Repeat each record below exactly as given.

• RAW DATA:
----------------
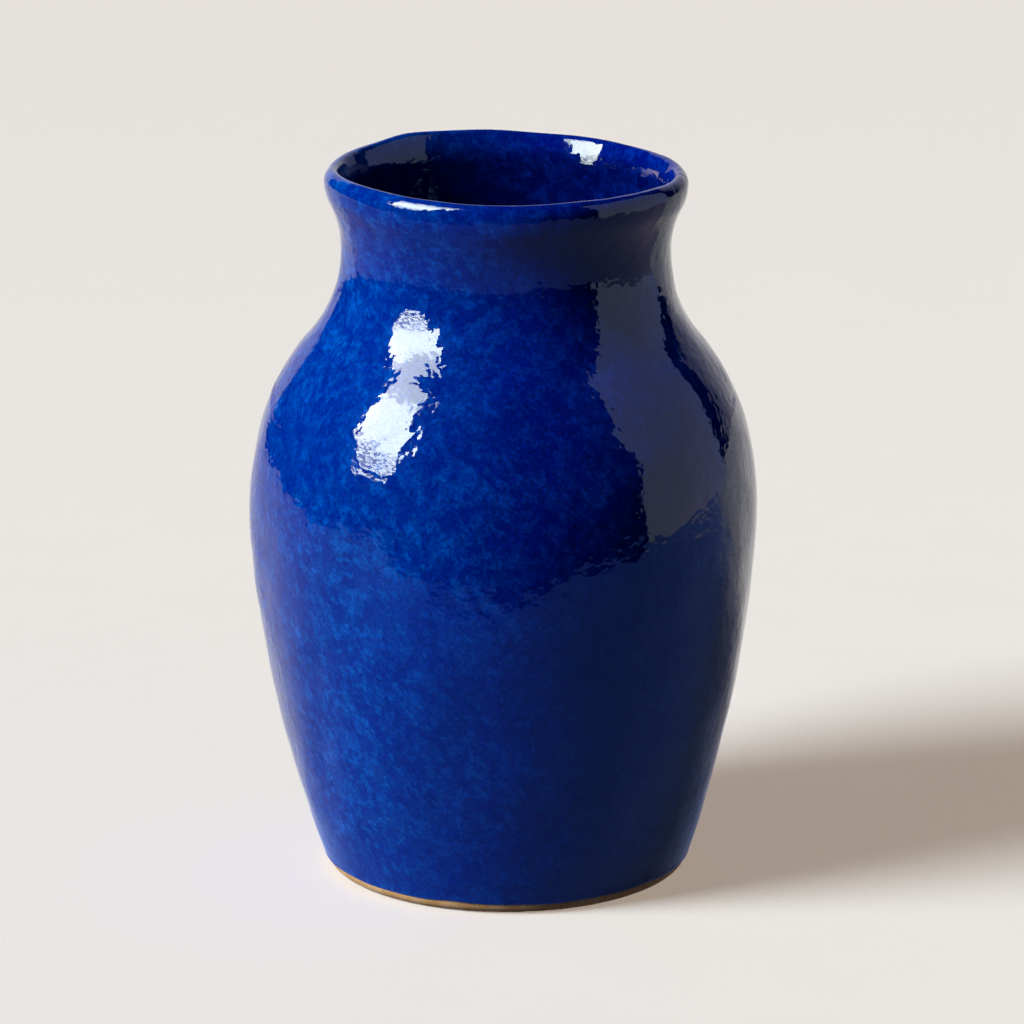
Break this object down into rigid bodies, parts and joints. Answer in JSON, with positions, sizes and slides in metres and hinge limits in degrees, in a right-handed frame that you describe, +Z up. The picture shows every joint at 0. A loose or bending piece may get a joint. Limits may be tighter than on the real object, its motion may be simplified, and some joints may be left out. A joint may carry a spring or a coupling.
{
  "type": "flower vase",
  "caption": "Round-bellied stoneware vase with a flared, rolled lip, glazed inside and out above a bare clay foot, for holding cut flowers.",
  "frame": {"origin": "centre of the foot's underside, on the surface that the vase stands on", "axes": "+Z up along the pot's axis, -Y towards the viewer of the picture, +X to the viewer's right"},
  "size_m": [0.1768, 0.1768, 0.25],
  "materials": {
    "stoneware": "bare fired stoneware, matt and slightly gritty",
    "outer_cobalt_glaze": "glossy mottled cobalt glaze with fine dimples",
    "inner_cobalt_glaze": "glossy cobalt lining glaze"
  },
  "bodies": {
    "root": {"base_slab": "stoneware", "body_wall": "stoneware", "rim_coil": "stoneware", "outer_glaze": "outer_cobalt_glaze", "inner_glaze": "inner_cobalt_glaze"}
  },
  "joints": []
}
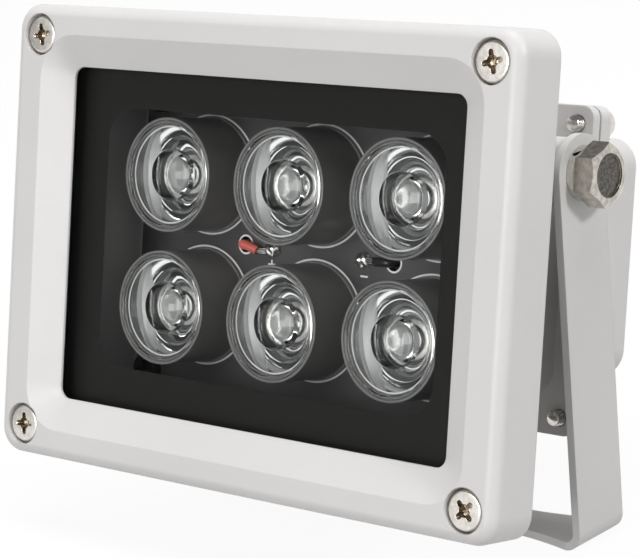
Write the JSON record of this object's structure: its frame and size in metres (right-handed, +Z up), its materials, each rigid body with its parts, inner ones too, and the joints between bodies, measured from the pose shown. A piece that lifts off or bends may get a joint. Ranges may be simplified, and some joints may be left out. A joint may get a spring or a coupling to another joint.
{
  "type": "infrared illuminator",
  "caption": "Infrared illuminator: rectangular lamp head with collimating lenses behind bordered glass, driver box at the rear, tilting on bolts in a folded U bracket.",
  "frame": {"origin": "centre of the underside of the bracket's base, on the face that sits on the wall, pole or ceiling", "axes": "+Z up from the base along the bracket's arms, -Y the way the lamp faces, +X to the right of a person who looks at the lamp's face"},
  "size_m": [0.117, 0.1008, 0.0984],
  "materials": {
    "grey_paint": "light grey textured powder paint",
    "clear_glass": "clear flat glass with a black printed border",
    "black_rubber": "matt silicone rubber",
    "nickel_steel": "nickel-plated steel",
    "dark_board": "dark solder mask on an aluminium board",
    "green_board": "green solder mask",
    "emitter_resin": "clear resin over a pale package",
    "black_plastic": "black moulded plastic",
    "clear_plastic": "clear moulded acrylic",
    "red_pvc": "red insulation",
    "black_pvc": "black insulation",
    "black_nylon": "black nylon",
    "component_black": "black component body"
  },
  "bodies": {
    "bracket": {"bracket": "grey_paint"},
    "lamp_head": {"bezel_screws": "nickel_steel", "black_wire": "black_pvc", "board_screws": "nickel_steel", "cable_gland_body": "black_nylon", "cable_gland_locknut": "black_nylon", "cable_gland_nut": "black_nylon", "cable_gland_seal": "black_rubber", "cover_gasket": "black_rubber", "cover_screws": "nickel_steel", "driver_board": "green_board", "driver_capacitor": "component_black", "driver_chip": "component_black", "driver_inductor": "component_black", "driver_screws": "nickel_steel", "front_bezel": "grey_paint", "front_glass": "clear_glass", "glass_gasket": "black_rubber", "housing": "grey_paint", "led_1": "emitter_resin", "led_2": "emitter_resin", "led_3": "emitter_resin", "led_4": "emitter_resin", "led_5": "emitter_resin", "led_6": "emitter_resin", "led_board": "dark_board", "lens_1": "clear_plastic", "lens_2": "clear_plastic", "lens_3": "clear_plastic", "lens_4": "clear_plastic", "lens_5": "clear_plastic", "lens_6": "clear_plastic", "lens_holder_1": "black_plastic", "lens_holder_2": "black_plastic", "lens_holder_3": "black_plastic", "lens_holder_4": "black_plastic", "lens_holder_5": "black_plastic", "lens_holder_6": "black_plastic", "pivot_bolt_left": "nickel_steel", "pivot_bolt_right": "nickel_steel", "rear_cover": "grey_paint", "red_wire": "red_pvc", "spring_washer_left": "nickel_steel", "spring_washer_right": "nickel_steel"}
  },
  "joints": [
    {"name": "head_tilt", "type": "hinge", "parent": "bracket", "child": "lamp_head", "pos_m": [0, 0, 0.0679], "axis": [-1, 0, 0], "range_deg": [-13, 173]}
  ]
}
----------------
• ANSWER TO THIS EXERCISE:
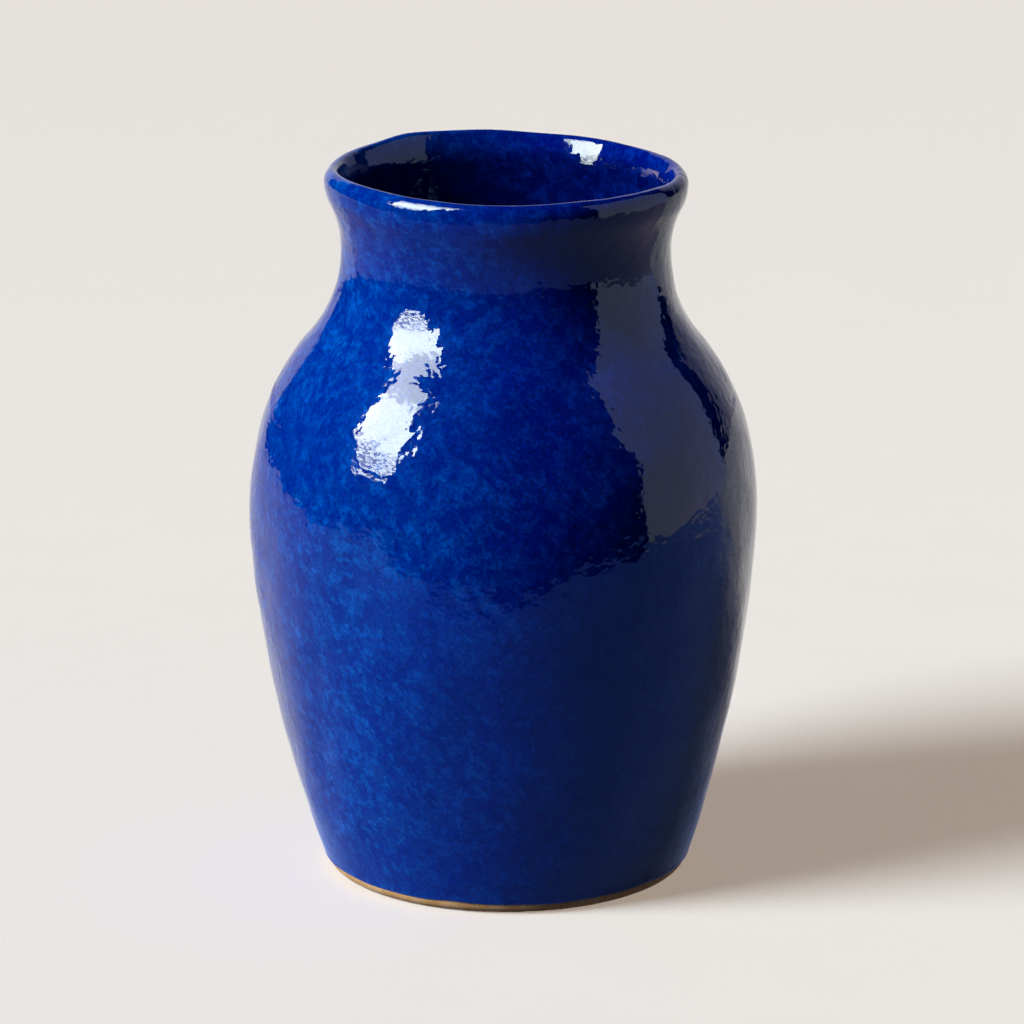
Break this object down into rigid bodies, parts and joints. Answer in JSON, with positions, sizes and slides in metres and hinge limits in degrees, in a right-handed frame that you describe, +Z up. The picture shows every joint at 0. A loose or bending piece may get a joint. Limits may be tighter than on the real object, its motion may be simplified, and some joints may be left out. A joint may carry a spring or a coupling.
{
  "type": "flower vase",
  "caption": "Round-bellied stoneware vase with a flared, rolled lip, glazed inside and out above a bare clay foot, for holding cut flowers.",
  "frame": {"origin": "centre of the foot's underside, on the surface that the vase stands on", "axes": "+Z up along the pot's axis, -Y towards the viewer of the picture, +X to the viewer's right"},
  "size_m": [0.1768, 0.1768, 0.25],
  "materials": {
    "stoneware": "bare fired stoneware, matt and slightly gritty",
    "outer_cobalt_glaze": "glossy mottled cobalt glaze with fine dimples",
    "inner_cobalt_glaze": "glossy cobalt lining glaze"
  },
  "bodies": {
    "root": {"base_slab": "stoneware", "body_wall": "stoneware", "rim_coil": "stoneware", "outer_glaze": "outer_cobalt_glaze", "inner_glaze": "inner_cobalt_glaze"}
  },
  "joints": []
}
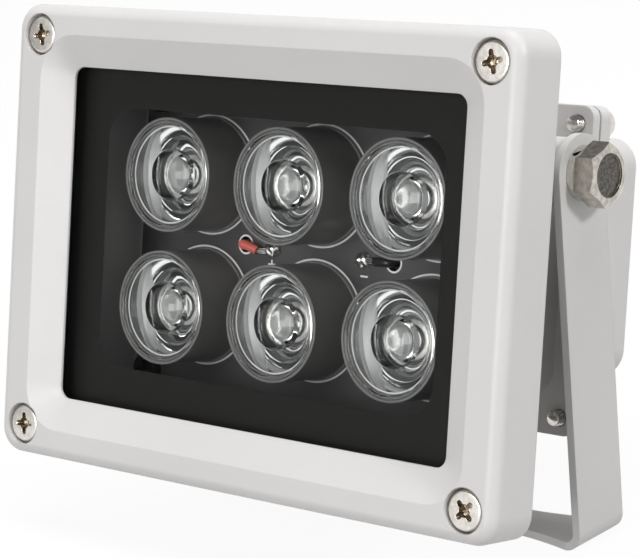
Write the JSON record of this object's structure: its frame and size in metres (right-handed, +Z up), its materials, each rigid body with its parts, inner ones too, and the joints between bodies, measured from the pose shown. A piece that lifts off or bends may get a joint. Ranges may be simplified, and some joints may be left out. A joint may get a spring or a coupling to another joint.
{
  "type": "infrared illuminator",
  "caption": "Infrared illuminator: rectangular lamp head with collimating lenses behind bordered glass, driver box at the rear, tilting on bolts in a folded U bracket.",
  "frame": {"origin": "centre of the underside of the bracket's base, on the face that sits on the wall, pole or ceiling", "axes": "+Z up from the base along the bracket's arms, -Y the way the lamp faces, +X to the right of a person who looks at the lamp's face"},
  "size_m": [0.117, 0.1008, 0.0984],
  "materials": {
    "grey_paint": "light grey textured powder paint",
    "clear_glass": "clear flat glass with a black printed border",
    "black_rubber": "matt silicone rubber",
    "nickel_steel": "nickel-plated steel",
    "dark_board": "dark solder mask on an aluminium board",
    "green_board": "green solder mask",
    "emitter_resin": "clear resin over a pale package",
    "black_plastic": "black moulded plastic",
    "clear_plastic": "clear moulded acrylic",
    "red_pvc": "red insulation",
    "black_pvc": "black insulation",
    "black_nylon": "black nylon",
    "component_black": "black component body"
  },
  "bodies": {
    "bracket": {"bracket": "grey_paint"},
    "lamp_head": {"bezel_screws": "nickel_steel", "black_wire": "black_pvc", "board_screws": "nickel_steel", "cable_gland_body": "black_nylon", "cable_gland_locknut": "black_nylon", "cable_gland_nut": "black_nylon", "cable_gland_seal": "black_rubber", "cover_gasket": "black_rubber", "cover_screws": "nickel_steel", "driver_board": "green_board", "driver_capacitor": "component_black", "driver_chip": "component_black", "driver_inductor": "component_black", "driver_screws": "nickel_steel", "front_bezel": "grey_paint", "front_glass": "clear_glass", "glass_gasket": "black_rubber", "housing": "grey_paint", "led_1": "emitter_resin", "led_2": "emitter_resin", "led_3": "emitter_resin", "led_4": "emitter_resin", "led_5": "emitter_resin", "led_6": "emitter_resin", "led_board": "dark_board", "lens_1": "clear_plastic", "lens_2": "clear_plastic", "lens_3": "clear_plastic", "lens_4": "clear_plastic", "lens_5": "clear_plastic", "lens_6": "clear_plastic", "lens_holder_1": "black_plastic", "lens_holder_2": "black_plastic", "lens_holder_3": "black_plastic", "lens_holder_4": "black_plastic", "lens_holder_5": "black_plastic", "lens_holder_6": "black_plastic", "pivot_bolt_left": "nickel_steel", "pivot_bolt_right": "nickel_steel", "rear_cover": "grey_paint", "red_wire": "red_pvc", "spring_washer_left": "nickel_steel", "spring_washer_right": "nickel_steel"}
  },
  "joints": [
    {"name": "head_tilt", "type": "hinge", "parent": "bracket", "child": "lamp_head", "pos_m": [0, 0, 0.0679], "axis": [-1, 0, 0], "range_deg": [-13, 173]}
  ]
}